- [Set problem]: Produce the listing below again, exactly as shown.

- [Source data]:
========
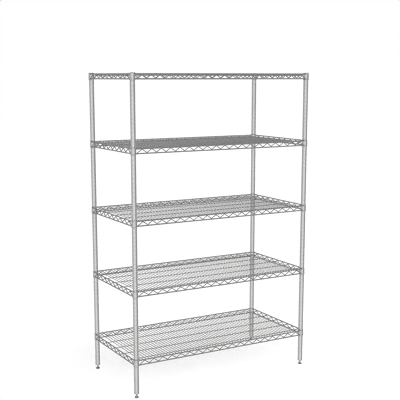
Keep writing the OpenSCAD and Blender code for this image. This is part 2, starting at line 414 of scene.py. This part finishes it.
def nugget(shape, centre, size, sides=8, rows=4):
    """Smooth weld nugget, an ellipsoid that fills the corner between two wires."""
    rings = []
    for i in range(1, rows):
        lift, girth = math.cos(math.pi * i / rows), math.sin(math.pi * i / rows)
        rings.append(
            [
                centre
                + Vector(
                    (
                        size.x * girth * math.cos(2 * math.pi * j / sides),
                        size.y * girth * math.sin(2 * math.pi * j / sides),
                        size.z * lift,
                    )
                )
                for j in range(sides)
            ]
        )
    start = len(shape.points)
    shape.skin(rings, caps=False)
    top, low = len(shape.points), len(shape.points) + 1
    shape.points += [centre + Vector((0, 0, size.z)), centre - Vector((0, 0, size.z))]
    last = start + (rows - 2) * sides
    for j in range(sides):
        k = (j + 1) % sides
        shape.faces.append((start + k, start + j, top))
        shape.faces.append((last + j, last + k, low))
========
- [Solution for this problem]:
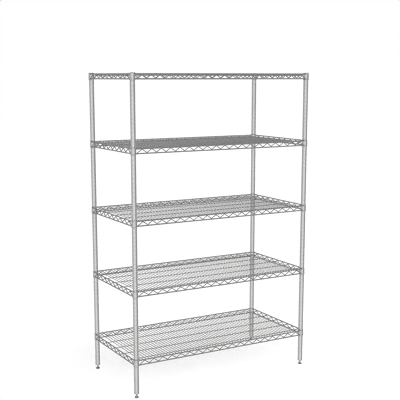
Keep writing the OpenSCAD and Blender code for this image. This is part 2, starting at line 414 of scene.py. This part finishes it.
def nugget(shape, centre, size, sides=8, rows=4):
    """Smooth weld nugget, an ellipsoid that fills the corner between two wires."""
    rings = []
    for i in range(1, rows):
        lift, girth = math.cos(math.pi * i / rows), math.sin(math.pi * i / rows)
        rings.append(
            [
                centre
                + Vector(
                    (
                        size.x * girth * math.cos(2 * math.pi * j / sides),
                        size.y * girth * math.sin(2 * math.pi * j / sides),
                        size.z * lift,
                    )
                )
                for j in range(sides)
            ]
        )
    start = len(shape.points)
    shape.skin(rings, caps=False)
    top, low = len(shape.points), len(shape.points) + 1
    shape.points += [centre + Vector((0, 0, size.z)), centre - Vector((0, 0, size.z))]
    last = start + (rows - 2) * sides
    for j in range(sides):
        k = (j + 1) % sides
        shape.faces.append((start + k, start + j, top))
        shape.faces.append((last + j, last + k, low))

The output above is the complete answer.